Unfortunately, we do not live in an ideal society. People fear the unknown, the different. Children, even as early as kindergarten age, form social groups. This is human nature, like calls to like. And it is always the same; children who are different usually get left out. Parents actually play a big role in promoting this exclusion. I remember my dad labeling one of my friends as lembut, sotong, pondan -- Malay terms for fagot. He didn't stop me from befriending this kid, but he didn't approve of it either. Indirectly, he was imposing his view of the world onto me. He may not have meant it; he was brought up that way. Apparently my dad was not alone in this. The kid was mercilessly taunted and teased by our peers, and parents who occasionally stick around to monitor their children at school didn't do anything to stop it. Teachers didn't do anything to stop it.

In a way, I'm lucky to have my mom. On the first day of primary school, there was this boy who could not be parted from his father, and had cried loudly in the classroom. He also peed in his pants, and was somehow slower to answer questions than the rest of the class. Other kids jeered and teased him. Honestly, I couldn't be bothered, because my social circle before kindergarten was my elder sister alone, and we were extremely close. I befriended everyone in Kindergarten, even the teachers. So when I entered primary school, I didn't know how to tease and jeer. I just couldn't be bothered, because it was my first day at a new school, in a new environment, and I was overwhelmed. But my mom actually talked to the kid's dad, and made him stay out of sight, and brought the kid along with me and my then-best-friend (our mothers went to college together, so in a classroom of strangers, we became instant best friends) to eat with us during recess.

I think seeing my mom taking him under her wing prompted me to do the same. I was the runt in the class, but I protected the boy against bullies for the next six years, even though we were in different classes. I befriended other outsiders, too. I wasn't exactly the popular kid (all-boys school, go figure), but due to my academic achievements, bullies had skirted around me. Come to think of it, being a teacher's pet (there, I said it) had done the trick, not my achievements.

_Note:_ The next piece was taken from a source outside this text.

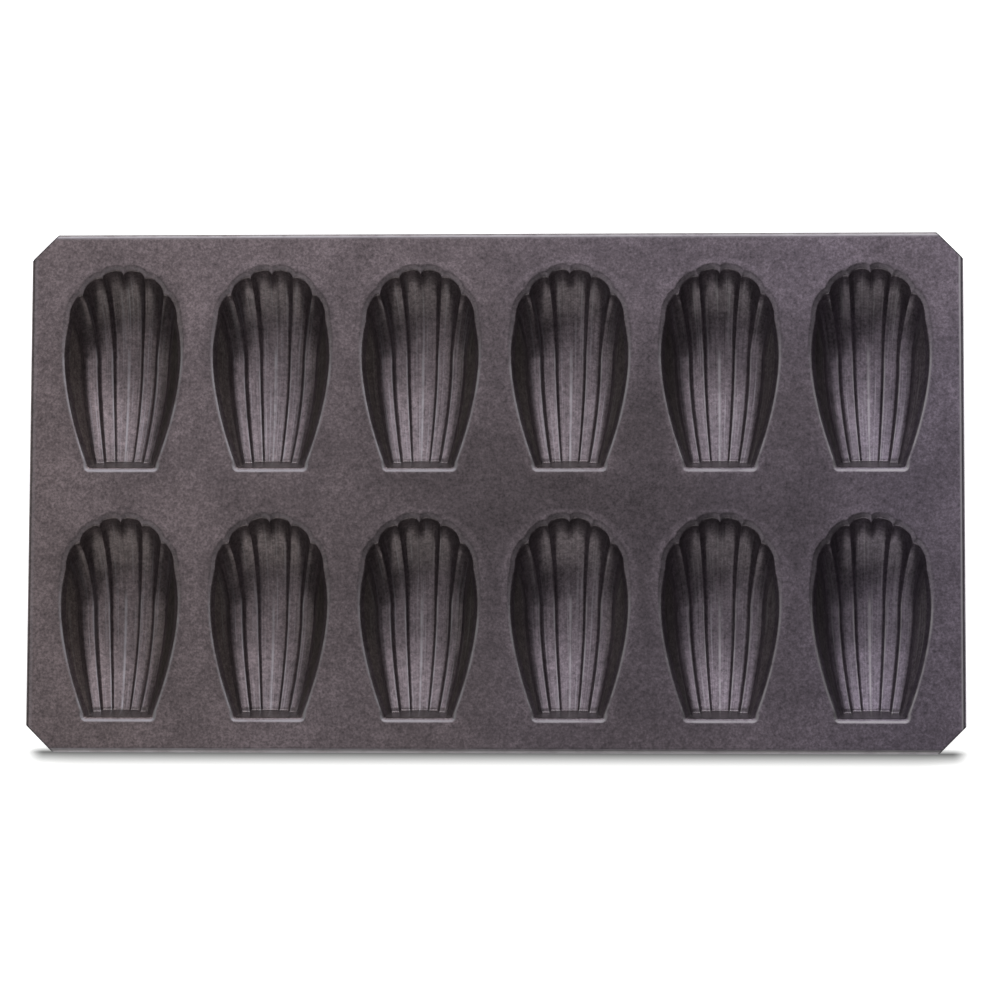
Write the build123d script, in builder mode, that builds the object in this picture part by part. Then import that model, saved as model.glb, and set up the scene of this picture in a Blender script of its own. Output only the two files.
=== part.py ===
# Madeleine pan: twelve fluted shell moulds pressed into one coated steel sheet.
# Millimetres, +Z up, with the origin under the pan's middle on the surface it stands on.
# The moulds' narrow ends face -Y and their scalloped fan ends face +Y.
# The pressing is split where it is formed, into a deck, twelve moulds and four rolled edges.

import os
from math import atan2, cos, degrees, hypot, radians, sin, sqrt, tan

from build123d import *

os.makedirs("parts", exist_ok=True)

# Sheet and deck
sheet = 0.7
corner_cut = 10.7
side_margin = 8.2
front_margin = 9.15
back_margin = 9.65

# Rolled edges and the wires inside them
wire_radius = 0.8
wire_clearance = 0.05
wire_setback = 0.6
roll_turn = 290

# Mould layout
columns = 6
row_names = ("front", "back")
column_web = 2.4
row_web = 10.6

# One mould, sized where its walls would meet the deck if the shoulder were sharp
shell_length = 78.2
widest_half_width = 23.5
widest_reach = 43.8
narrow_half_width = 13.9
mould_depth = 18.5
end_wall_depth = 11.2
end_wall_draft = 18
foot_radius = 2.0
shoulder_under_radius = 1.3
base_rise = 6.0
fan_axis_rise = 8.0
fan_spread_share = 0.08
flank_power = 1.68
floor_power = 2.2

# Flutes: how far they stand out of the ridges, and the ridges' angles round a section
narrow_flute_height = 0.45
widest_flute_height = 1.1
crest_flute_height = 1.4
narrow_ridge_angles = (0, 15, 31.5, 45)
widest_ridge_angles = (0, 15.5, 31, 44)
crest_ridge_angles = (0, 18.7, 39.3, 64)
ridge_power = 1.3
rim_angle = 90

# Where the cross-sections stand: along the trough, and in turns about the fan's axis
trough_shares = (0.27, 0.53, 0.8, 1)
fan_turn_shares = (0.23, 0.46, 0.69, 0.92, 1.15)

# The drawn ring of deck round each mould
ring_margin = 4.8
ring_corner_radius = 6.5
ring_waist_radius = 13.0
ring_waist_share = 0.85

# Levels
deck_top = mould_depth + sheet
deck_under = deck_top - sheet
roll_hole_radius = wire_radius + wire_clearance
roll_radius = roll_hole_radius + sheet
roll_level = deck_top - roll_radius

# Places
ring_half_width = widest_half_width + ring_margin
ring_length = shell_length + 2 * ring_margin
column_pitch = 2 * ring_half_width + column_web
row_pitch = ring_length + row_web
pan_length = columns * column_pitch - column_web + 2 * side_margin
pan_width = len(row_names) * row_pitch - row_web + front_margin + back_margin
front_rim_y = front_margin + ring_margin - pan_width / 2
mould_places = [
    (f"mould_{row_name}_{column + 1}", (column - (columns - 1) / 2) * column_pitch, front_rim_y + row * row_pitch)
    for row, row_name in enumerate(row_names)
    for column in range(columns)
]


def blend(start, end, share):
    """A value part of the way from start to end."""
    return start + (end - start) * share


def blend_angles(start, end, share):
    """Ridge angles part of the way from one set to another."""
    return [blend(a, b, share) for a, b in zip(start, end)]


def base_point(half_width, depth, angle):
    """A point of a section's half-elliptic base curve, with Y pointing down into the mould."""
    return half_width * sin(radians(angle)), depth * cos(radians(angle))


def section_plane(reach, rise, lean):
    """A plane across the mould, at a reach from the narrow end and a rise above the deck."""
    turn = radians(lean)
    return Plane(origin=(0, reach, deck_top + rise), x_dir=(1, 0, 0), z_dir=(0, cos(turn), sin(turn)))


def flute_section(plane, half_width, depth, flute_height, ridge_angles):
    """One cross-section of the hollow: eight flutes side by side, closed above the deck."""
    angles = list(ridge_angles) + [rim_angle]
    corners = [base_point(half_width - flute_height, depth - flute_height, angle) for angle in ridge_angles]
    corners.append(base_point(half_width, depth, rim_angle))
    with BuildSketch(plane) as section:
        with BuildLine():
            for k in range(len(ridge_angles)):
                bottom = base_point(half_width, depth, (angles[k] + angles[k + 1]) / 2)
                for side in (1, -1):
                    ThreePointArc(
                        (side * corners[k][0], corners[k][1]),
                        (side * bottom[0], bottom[1]),
                        (side * corners[k + 1][0], corners[k + 1][1]),
                    )
            Line(corners[-1], (-corners[-1][0], corners[-1][1]))
        make_face()
    return section.sketch


def trough_section(share, skin):
    """A section from the narrow end, at share 0, to the widest place, at share 1."""
    lean = end_wall_draft if share == 0 else 0
    slant = cos(radians(lean))
    foot_reach = end_wall_depth * tan(radians(end_wall_draft))
    reach = share * widest_reach
    flank = (1 - share) ** flank_power
    half_width = blend(widest_half_width, narrow_half_width, flank)
    floor_share = (widest_reach - max(reach, foot_reach)) / (widest_reach - foot_reach)
    floor_depth = blend(mould_depth, end_wall_depth, floor_share**floor_power)
    ridge_angles = blend_angles(narrow_ridge_angles, widest_ridge_angles, share)
    depth = (floor_depth + base_rise) / slant / cos(radians(ridge_angles[1] / 2))
    base_half_width = half_width / sqrt(1 - (base_rise / slant / depth) ** 2)
    wall_shift = skin / slant if share == 0 else 0
    plane = section_plane(reach - base_rise * tan(radians(lean)) - wall_shift, base_rise, lean)
    flute_height = blend(narrow_flute_height, widest_flute_height, share)
    return flute_section(plane, base_half_width + skin, depth + skin, flute_height, ridge_angles)


def fan_section(share, skin):
    """A section turned about the fan's axis, from the widest place, at 0, past the crest, at 1."""
    crest_reach = shell_length - widest_reach
    crest_turn = atan2(crest_reach, fan_axis_rise)
    turn = share * crest_turn
    hub = fan_axis_rise - base_rise
    widest_radius = mould_depth + fan_axis_rise
    fan_length = crest_reach / sqrt(1 - (fan_axis_rise / widest_radius) ** 2)
    radius = fan_length * widest_radius / hypot(widest_radius * sin(turn), fan_length * cos(turn))
    ridge_angles = blend_angles(widest_ridge_angles, crest_ridge_angles, share**ridge_power)
    depth = (radius - hub) / cos(radians(ridge_angles[1] / 2))
    base_half_width = widest_half_width / sqrt(1 - (base_rise / (widest_radius - hub)) ** 2)
    base_half_width *= 1 + fan_spread_share * share**2
    plane = section_plane(widest_reach + hub * sin(turn), fan_axis_rise - hub * cos(turn), degrees(turn))
    flute_height = blend(widest_flute_height, crest_flute_height, share)
    return flute_section(plane, base_half_width + skin, depth + skin, flute_height, ridge_angles)


def mould_hollow(skin):
    """The hollow of one mould, grown by a skin on every side and open past the deck."""
    with BuildPart() as hollow:
        loft(sections=[trough_section(share, skin) for share in (0,) + trough_shares])
        loft(sections=[trough_section(1, skin)] + [fan_section(share, skin) for share in fan_turn_shares])
        end_wall = hollow.faces().filter_by(GeomType.PLANE).sort_by(Axis.Y)[0]
        foot_edges = end_wall.edges().filter_by(GeomType.LINE, reverse=True)
        fillet(foot_edges, foot_radius + skin)
    return hollow.part


# Outline of the drawn ring round one mould
with BuildSketch(Plane.XY.offset(deck_under)) as ring:
    with Locations((0, shell_length + ring_margin - ring_half_width)):
        Circle(ring_half_width)
    with Locations((ring_half_width - ring_waist_radius, ring_waist_share * widest_reach)):
        Circle(ring_waist_radius)
    with Locations((narrow_half_width + ring_margin - ring_corner_radius, ring_corner_radius - ring_margin)):
        Circle(ring_corner_radius)
    mirror(about=Plane.YZ)
    make_hull()

# One mould: drawn ring, rounded shoulder and fluted shell of even thickness
with BuildPart() as mould_body:
    add(ring.sketch)
    extrude(amount=sheet)
    add(mould_hollow(sheet))
    split(bisect_by=Plane.XY.offset(deck_top), keep=Keep.BOTTOM)
    ring_underside = mould_body.faces().filter_by(Plane.XY).group_by(Axis.Z)[-2][0]
    fillet(ring_underside.inner_wires()[0].edges(), shoulder_under_radius)

with BuildPart() as mould_form:
    add(mould_body.part)
    add(mould_hollow(0), mode=Mode.SUBTRACT)
    ring_top = mould_form.faces().filter_by(Plane.XY).sort_by(Axis.Z)[-1]
    fillet(ring_top.inner_wires()[0].edges(), shoulder_under_radius + sheet)

for name, x, y in mould_places:
    with BuildPart() as mould:
        with Locations((x, y, 0)):
            add(mould_form.part)
    mould.part.label = name
    export_step(mould.part, f"parts/{name}.step")

# Pan outline with its four corners cut off
with BuildSketch() as pan_outline:
    Rectangle(pan_length, pan_width)
    chamfer(pan_outline.vertices(), corner_cut)

# Deck: the flat sheet between the rolled edges and round the moulds
with BuildPart() as deck:
    with BuildSketch(Plane.XY.offset(deck_under)):
        add(pan_outline.sketch_local)
        Rectangle(pan_length - 2 * roll_radius, pan_width - 2 * roll_radius, mode=Mode.INTERSECT)
        with Locations([(x, y) for name, x, y in mould_places]):
            add(ring.sketch_local, mode=Mode.SUBTRACT)
    extrude(amount=sheet)
deck.part.label = "deck"
export_step(deck.part, "parts/deck.step")

# Edges: the sheet rolled under round a stiffening wire, cut off with the corners
edges = (
    ("front", Vector(0, -1, 0), pan_width, pan_length),
    ("back", Vector(0, 1, 0), pan_width, pan_length),
    ("left", Vector(-1, 0, 0), pan_length, pan_width),
    ("right", Vector(1, 0, 0), pan_length, pan_width),
)
for side, outward, span, edge_length in edges:
    middle = outward * (span / 2 - roll_radius) + Vector(0, 0, roll_level)
    edge_plane = Plane(origin=middle, x_dir=outward, z_dir=outward.cross(Vector(0, 0, 1)))
    with BuildPart() as rolled_edge:
        with BuildSketch(edge_plane):
            with BuildLine():
                outside = CenterArc((0, 0), roll_radius, 90, -roll_turn)
                inside = CenterArc((0, 0), roll_hole_radius, 90, -roll_turn)
                Line(outside @ 0, inside @ 0)
                Line(outside @ 1, inside @ 1)
            make_face()
        extrude(amount=edge_length / 2, both=True)
        with BuildSketch():
            add(pan_outline.sketch_local)
        extrude(amount=2 * deck_top, mode=Mode.INTERSECT)
    rolled_edge.part.label = f"rolled_edge_{side}"
    export_step(rolled_edge.part, f"parts/{rolled_edge.part.label}.step")

    with BuildPart() as edge_wire:
        with BuildSketch(edge_plane):
            Circle(wire_radius)
        extrude(amount=edge_length / 2 - corner_cut - wire_setback, both=True)
    edge_wire.part.label = f"edge_wire_{side}"
    export_step(edge_wire.part, f"parts/{edge_wire.part.label}.step")
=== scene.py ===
# Looks of the madeleine pan: a coated steel pressing with twelve fluted moulds.
# The forms follow the solids' values, with flutes and shoulders in more detail. They are worked out in
# millimetres, with a mould's X from its middle line and its Y from its narrow end, and built in metres.

from math import cos, pi, radians, sin, tan

import bpy
import numpy as np
from mathutils import Matrix, Vector
from mathutils.geometry import delaunay_2d_cdt


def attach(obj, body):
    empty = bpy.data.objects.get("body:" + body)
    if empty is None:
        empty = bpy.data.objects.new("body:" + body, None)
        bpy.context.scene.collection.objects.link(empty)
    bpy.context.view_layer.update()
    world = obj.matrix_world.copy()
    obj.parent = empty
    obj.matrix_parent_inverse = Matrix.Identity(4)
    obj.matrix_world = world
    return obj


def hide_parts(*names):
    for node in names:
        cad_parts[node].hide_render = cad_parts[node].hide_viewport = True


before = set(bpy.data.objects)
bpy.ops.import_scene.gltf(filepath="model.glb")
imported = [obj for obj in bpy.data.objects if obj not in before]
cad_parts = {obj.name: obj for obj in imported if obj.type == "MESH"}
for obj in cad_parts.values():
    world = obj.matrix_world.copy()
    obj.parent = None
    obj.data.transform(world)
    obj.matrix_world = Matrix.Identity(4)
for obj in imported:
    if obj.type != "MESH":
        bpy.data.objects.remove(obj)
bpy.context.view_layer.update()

MM = 0.001

# Sheet and pan
SHEET = 0.7
PAN_LENGTH = 368.0
PAN_WIDTH = 205.0
CORNER_CUT = 10.7
ROLL_RADIUS = 1.55
ROLL_HOLE_RADIUS = 0.85
ROLL_TURN = 290
COLUMNS = 6
COLUMN_PITCH = 59.0
ROW_PITCH = 98.4
FRONT_RIM_Y = -88.55

# One mould, before its shoulder is rounded
SHELL_LENGTH = 78.2
WIDEST_HALF_WIDTH = 23.5
WIDEST_REACH = 43.8
NARROW_HALF_WIDTH = 13.9
MOULD_DEPTH = 18.5
END_WALL_DEPTH = 11.2
END_WALL_DRAFT = 18
BASE_RISE = 6.0
FAN_AXIS_RISE = 8.0
FAN_SPREAD = 0.08
FLANK_POWER = 1.68
FLOOR_POWER = 2.2
FLUTE_HEIGHTS = {"narrow": 0.8, "widest": 1.2, "crest": 1.4}
RIDGE_ANGLES = {"narrow": (0, 14.5, 32, 51.5), "widest": (0, 15.5, 31.5, 51), "crest": (0, 20.2, 42, 66)}
RIDGE_POWER = 1.3
RIDGE_SOFTNESS = 0.08

# Shape of the flutes, each pair from the trough to the fan's crest
FLUTE_BOTTOM_SHARES = (0.82, 0.58)
FLUTE_POWERS = (1.2, 4.0)
BOTTOM_POWER = 3
ROUNDING_POWER = 5
OUTER_FLUTE_DIP = 0.5
WALL_POWER = 2.2
CENTRE_RIDGE_SHARES = (0.25, 1.5)
CENTRE_RIDGE_POWER = 5
OUTER_RIDGE_SHARES = (1.0, 0.7)
FOOT_SOFTNESS = 1.6
END_WALL_SETBACK = 0.5

# The shoulder: a shallow band round the hollow and a tight edge where the wall begins. Levels are over the deck.
BAND_WIDTHS = {"end": 1.6, "flank": 0.75, "fan": 1.9}
BAND_REACHES = {"end": (0, 3), "fan": (36, 58)}
BAND_SLOPE = 0.25
BAND_BEND = 0.2
EDGE_SOFTNESS = 0.7
LINE_WIDTH = 0.28
LINE_LEVEL = -0.3
UNDER_SOFTNESS = 2.0
RING_FADE = 3.0
RING_LEVEL = -1.2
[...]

In school, I had helped those who were bullied. Funnily enough, as I had stated in my earlier post, I ended up psychologically bullied by my peers, and I didn't have anyone to turn to. Because I had tried taking my life when I was 13, suicidal tendencies escaped me when I was bullied at 17. I wanted to escape, wanted a way out, but not through death.

Here's my message to those who read this post: It gets better.

When I finished school, I left everything behind, even friends I used to protect, who still look up to me. When I was in school, I felt as if it was my world. It was, until I finally left it. I discovered there was a much bigger world out there. I have made friends who accept my quirks and oddities, but are still close to me even after over 11 years, friends whom I wanted around me during my birthday bash last night -- and they all came, with the exception of one.

But none of this came easily. When I entered college, I reinvented myself. I had convinced myself that high school Fadz was a loser, an outcast. I made sure I hid certain facets away, so that people wouldn't discovered what had happened. I told myself not to be emotionally close to anyone else. But that isn't my nature. To some, my revealed my true self, even though I was afraid they would run away.

They didn't.

For those who are bullied, hang in there. Get help. If people around you don't seem to care, find a constructive outlet. I found mine in writing. Don't say, "To hell with society" because we don't live in isolation. We need society, as it needs us. Instead of succumbing to despair, use your situation as a tool to succeed later in life. Prove to yourself that you are a potentially great person, and live up to that potential.

Remember, bullies are bullies because they are afraid of the different. Homosexuality, neurotic quirkiness and mental syndromes may be medical conditions, but we are free to choose how to live our lives.

Maybe, one day, society will let us choose without imposing their preset values. Maybe, one day, freedom of choice will really mean what it states.

Until then, hang in there. It gets better.